My house is 69 degrees in July. I wear a hoodie inside. My dog runs hot.
“My leg was completely numb. My phone had fallen just out of reach. I was genuinely hungry. I did not move for 45 minutes because she was asleep on top of me and she looked so peaceful and I just couldn’t. I missed a call. I would do it again.”
“I have walked a different route for three years now – adds about 20 minutes to the loop – because there’s a stretch of black asphalt on the old one and the pavement gets too hot. It’s not up for discussion.”
The Financial
Things you’ve bought, replaced, or upgraded.
“I bought him a $300 orthopedic memory foam bed. He slept on the hardwood floor next to it for a month. The bed is still there. He uses it occasionally, on his own terms, which I respect.”
“I have a $14 fleece throw that she will only sleep with. It’s been washed so many times it’s basically see-through. I tried to throw it away once. She noticed. I went and got it back out of the trash.”
“I spent the better part of June buying: a cooling vest, a kiddie pool, an elevated cot, a portable battery fan, and a set of paw protection booties. She won’t wear the booties. The other four are in daily rotation and I have no regrets about any of it.”
“We traded up to an SUV so he could lie flat in the back without his legs hanging off the seat. I told people it was because we needed the space. I was not lying, exactly.”
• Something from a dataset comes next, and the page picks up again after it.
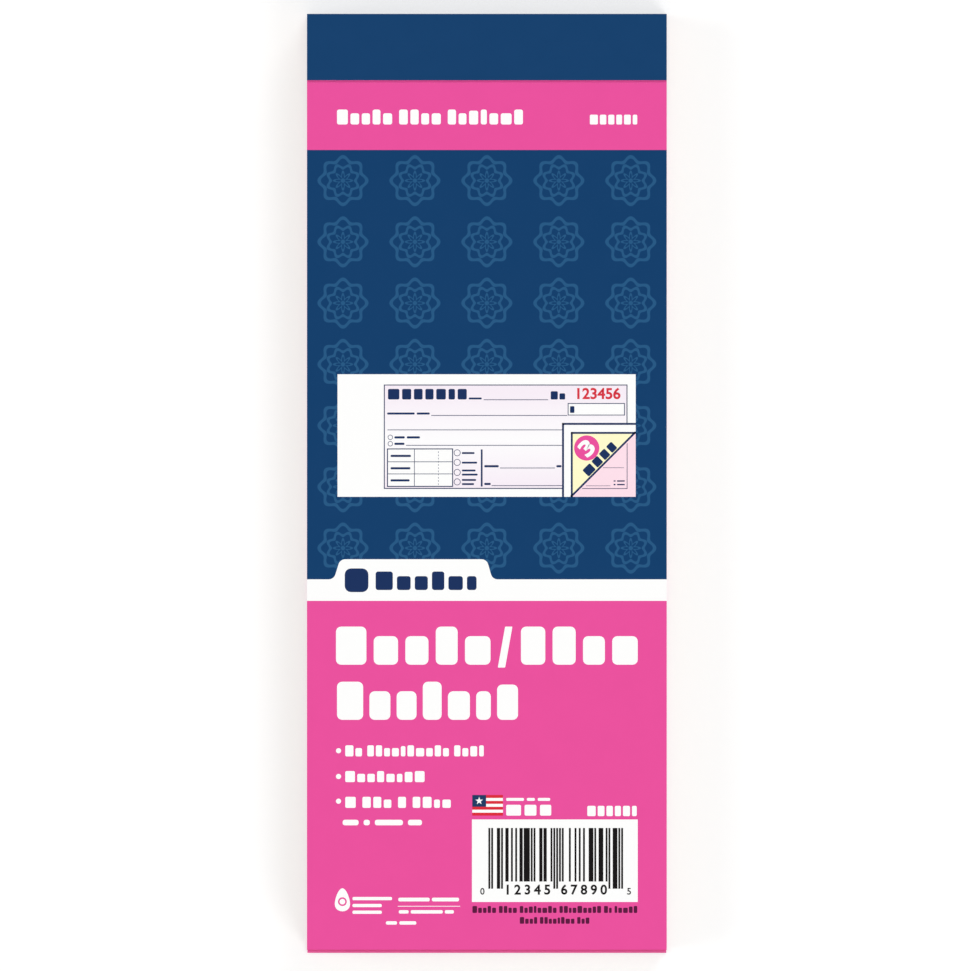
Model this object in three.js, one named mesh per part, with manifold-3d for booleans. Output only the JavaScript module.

My dog's fresh food subscription is $200 a month. I will not pay $3 extra for oat milk in my own coffee. I understand how this looks.
The Social
Group chats lost, weddings declined, plans broken.
“I have been suspiciously quiet in my friend group chat for about four months now. It’s because I keep leaving things early to go home and watch him sleep. When they ask what happened, I say I had a thing. The thing is my dog.”
“She canceled a destination bachelorette trip — Nashville, the whole thing — because no one could be trusted with her dog for four days and she didn’t want to board him. She sent a really nice gift. She says she’d make the same call again.”
“I left the dog park early because a storm was coming. He sat in the back seat facing away from me for the entire drive home. I apologized out loud at a red light. He did not acknowledge me. I apologized again when we got inside.”
He said 'he's just a dog' within the first hour of meeting her. There was no second date.
“One week in June, my chihuahua’s sustained stare made me cancel a Target run, a haircut, and after-work drinks with a friend I hadn’t seen in three months. I gave each of them a different reason. My dog knew exactly what she was doing.”
The Genuinely Unhinged
The bath, the bed, the specific behavior you’ve stopped explaining.
“I have an entire indoor enrichment playlist for days when it’s too hot to walk outside. It’s organized by tempo. We have a routine. My dog knows the opening song. You can call it whatever you want — I call it Tuesday.”
“I check the pavement temperature with the back of my hand before every walk now. Every single one. I started doing it for her. I have done it twice this week when I was walking alone, out of habit, just to check. No dog in sight.”
“I have a fully developed voice for my dog. She has a backstory, a personality, a nemesis — a specific squirrel, very untrustworthy, shows up near the back fence. I do this narration alone. I do it in front of guests. I will not be stopping.”
“I made frozen blueberry and broth cubes last Sunday. Watermelon chunks. Peanut butter in silicone molds. I have not meal-prepped for myself once this entire summer. I do not see the inconsistency.”
“I raised my voice on a work call – not at her, near her – and spent the rest of the evening in a guilt spiral. I apologized. She had already forgotten and was chasing a moth. I was not over it for another hour.”
I got married. My dog couldn't be at the ceremony. Two weeks later, I put the wedding dress back on and did a full photo session in the front yard so we could get pictures together. Cars slowed down. I just waved. It was completely worth it.
I am a person who carries a leaf in her back pocket on walks now. Just in case.
The group chat still doesn’t get it. But you do. And that’s exactly the point.